→ What this task involves
Answer with a single number: the count of lines that include the string "Blender".

→ Records supplied
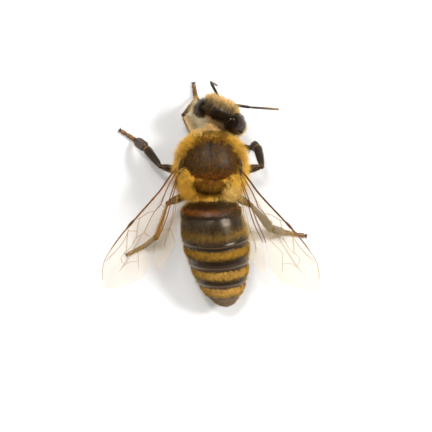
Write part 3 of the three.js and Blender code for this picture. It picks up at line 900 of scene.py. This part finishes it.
SHAPES = {  # share of the greatest width along each division
    "femur": ([0, 0.06, 0.25, 0.6, 0.9, 1], [0.45, 0.72, 0.95, 1.0, 0.72, 0.35]),
    "tibia": ([0, 0.05, 0.35, 0.8, 0.95, 1], [0.35, 0.58, 0.84, 1.0, 0.9, 0.45]),
    "basitarsus": ([0, 0.04, 0.14, 0.65, 0.93, 1], [0.4, 0.82, 1.0, 1.0, 0.76, 0.4]),
    "hind_tibia": ([0, 0.05, 0.4, 0.8, 0.96, 1], [0.25, 0.38, 0.70, 1.0, 0.95, 0.5]),
}


def leg_tint(name, part, along, normals):
    """The colour of each point of a division's shell."""
    base = BLACK_SHELL if part != "basitarsus" else srgb(74, 60, 50)
    if name == "fore_left":
        base = srgb(104, 84, 62)
    base = LEG_TINTS.get((name, part), blend(base, DARK_SHELL, 0.3))
    if (name, part) == ("fore_left", "femur"):
        # Pale on the side towards the lamps and dark on the side facing the bee's left, away from
        # them: painted light and shade.
        outer = ramp(normals[..., 0], 0.35, 0.8)
        return blend(srgb(248, 220, 168), srgb(44, 32, 22), outer)
    pale_end = 0.9 * ramp(along, 0.93, 0.96) * (name.startswith("mid") and part == "tibia")
    return blend(base, srgb(226, 176, 84), pale_end)[:, None]


def build_legs():
    rows = 40
    along = np.linspace(0, 1, rows)
    limbs = {}
    for name, (hip, headings, knee, shin) in LEGS.items():
        pair = name.split("_")[0]
        heights = (knee, shin, ANKLE, TOE)
        points = [np.array(hip)]
        for length, heading, height in zip(LEG_LENGTHS[pair], headings, heights):
            points.append(limb_end(points[-1], length, heading, height))
        widths, flatness = LEG_WIDTHS[pair]
        shell = Solid()
        for k, part in enumerate(LEG_PARTS):
            a, b = points[k:k + 2]
            ahead = unit(b - a)
            bend = np.array([0, 0, 0.06]) * np.sin(along * math.pi)[:, None]
            path = a + (b - a) * (0.02 + 0.96 * along)[:, None] + bend
            shape = SHAPES["hind_tibia" if (pair, part) == ("hind", "tibia") else part]
            width = widths[k] / 2 * flow(along, *shape)
            flat = flatness[k] + (0.85 - flatness[k]) * np.where(along < 0.1, 1 - along / 0.1, 0)
            level = LEVELS.get((name, part), (0, 0, 1))
            rings = Rings(tube(path, width, 28, flat, level), along)
            shell.add(rings, leg_tint(name, part, along, rings.normals))
            limbs[name, part] = rings
            joint = 0.36 * min(widths[k], 0.5)
            shell.add(ball(b - ahead * 0.02, (joint, joint, joint * 0.9), 2, 12, 18), UMBER)
        coxa = smooth_path([np.array(hip) + [0, 0, 0.25], np.array(hip),
                            points[0] * 0.8 + points[1] * 0.2], 16)
        size = 0.28 * flow(np.linspace(0, 1, 16), [0, 0.5, 1], [1, 0.9, 0.6])
        shell.add(tube(coxa, size, 16), UMBER)
        nodes = [f"leg_{name}_{part}" for part in LEG_PARTS]
        finish_solid(shell, f"leg_shell_{name}", LEG_SHELL, nodes)
        build_foot(name, points[3], points[4])
    return limbs


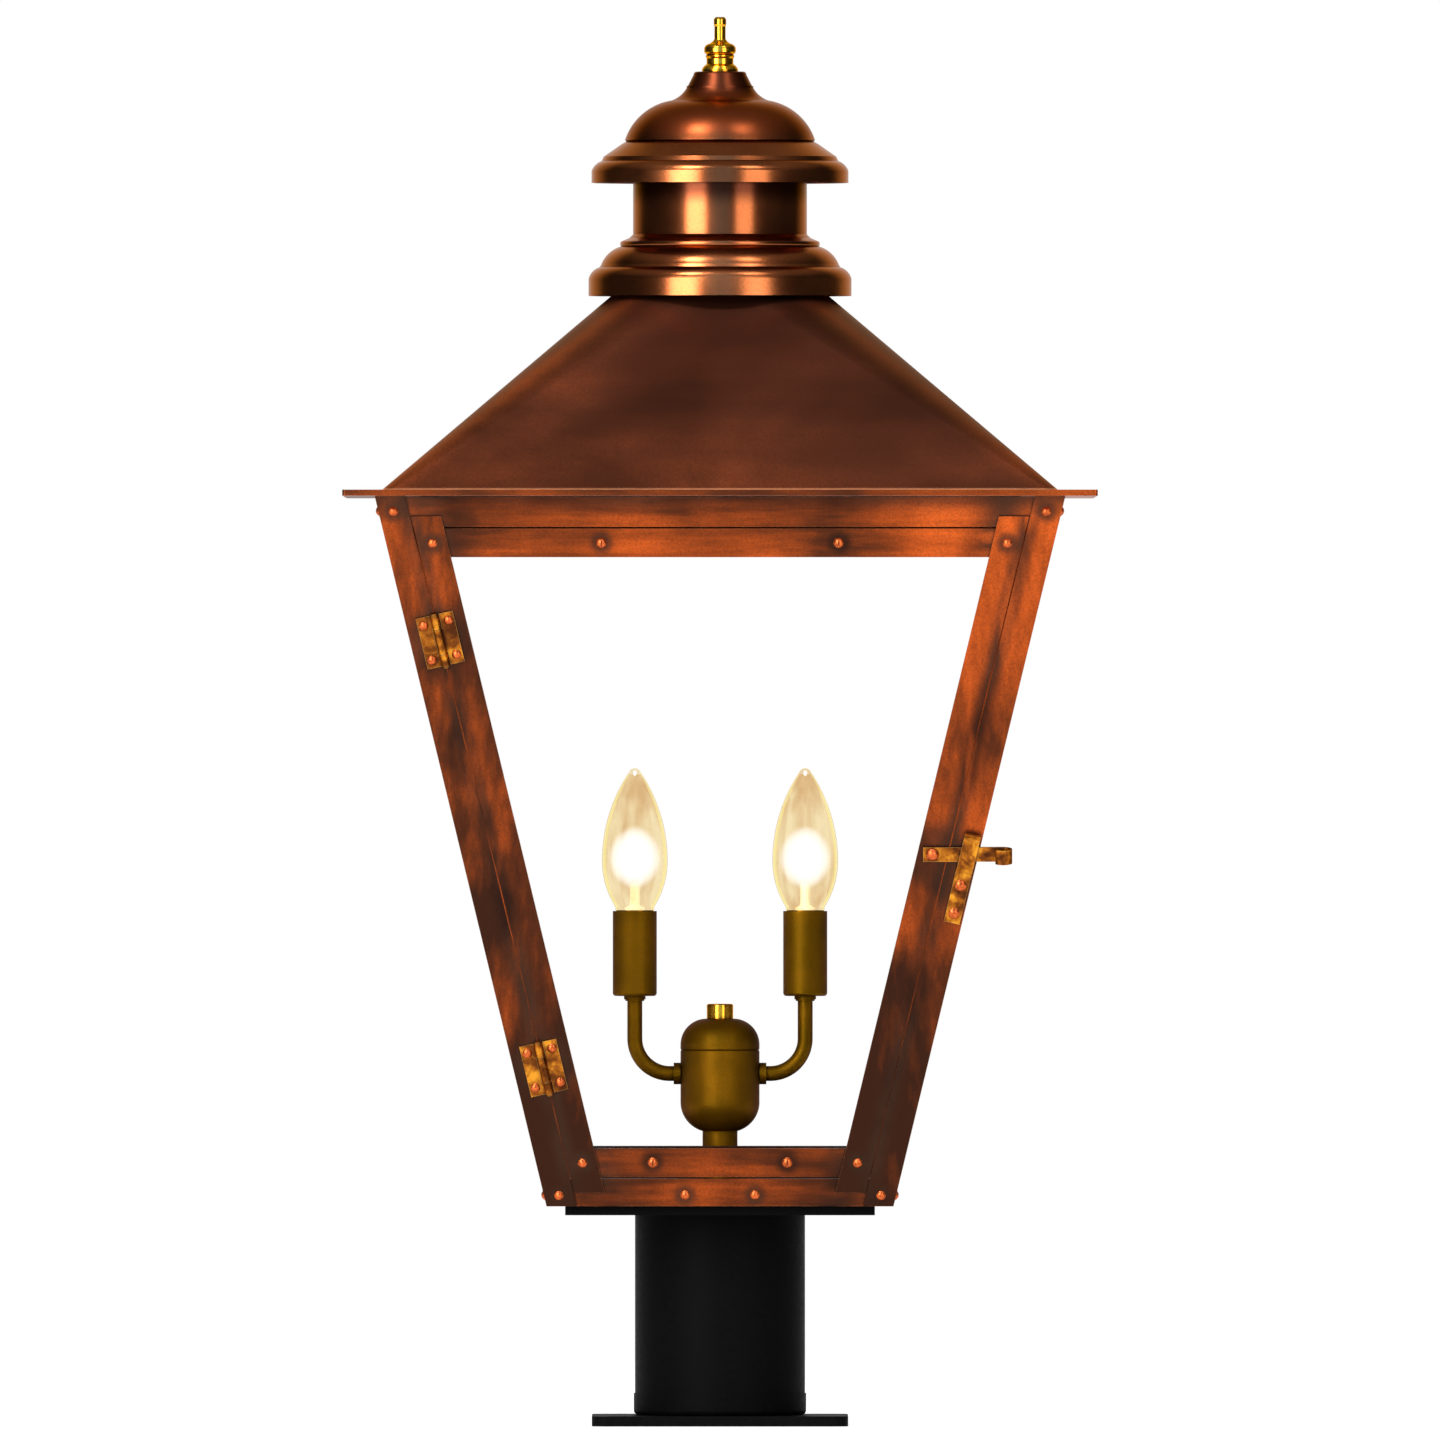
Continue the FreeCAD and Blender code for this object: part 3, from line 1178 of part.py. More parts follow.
def make_candles():
    """A collar on each arm, the round-bottomed sleeve on it and the socket that stands in the sleeve."""
    cup = turned("cup_pattern", [
        ("wire_hole", "0"), ("cup_radius - cup_step", "0"), ("cup_radius - cup_step", "cup_foot"),
        ("cup_radius", "cup_foot"), ("cup_radius", "cup_neck"), ("wire_hole", "cup_neck"),
    ], ARM_TOP)
    inner, inner_round = "(candle_radius - candle_wall)", "(candle_round - candle_wall)"
    sleeve = turned("sleeve_pattern", [
        ("wire_hole", "0"), ("candle_radius - candle_round", "0"),
        ("candle_radius", "candle_round", "candle_round"), ("candle_radius", "candle_height"),
        (inner, "candle_height"), (inner, "candle_round"),
        ("candle_radius - candle_round", "candle_wall", f"-{inner_round}"), ("wire_hole", "candle_wall"),
    ], CANDLE_SEAT)
    foot = "(socket_radius - candle_round)"
    socket = turned("socket_pattern", [
        ("wire_hole", "candle_wall"), (foot, "candle_wall"),
        ("socket_radius", "candle_round + candle_wall"), ("socket_radius", "socket_top"),
        ("socket_bore", "socket_top"), ("socket_bore", "socket_floor"), ("wire_hole", "socket_floor"),
    ], CANDLE_SEAT)
    doc.recompute()
    places = [at("-arm_reach"), at("arm_reach")]
    copies("socket_cups", cup.Shape, places)
    copies("lamp_sockets", socket.Shape, places)
    copies("candle_sleeves", sleeve.Shape, places)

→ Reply
2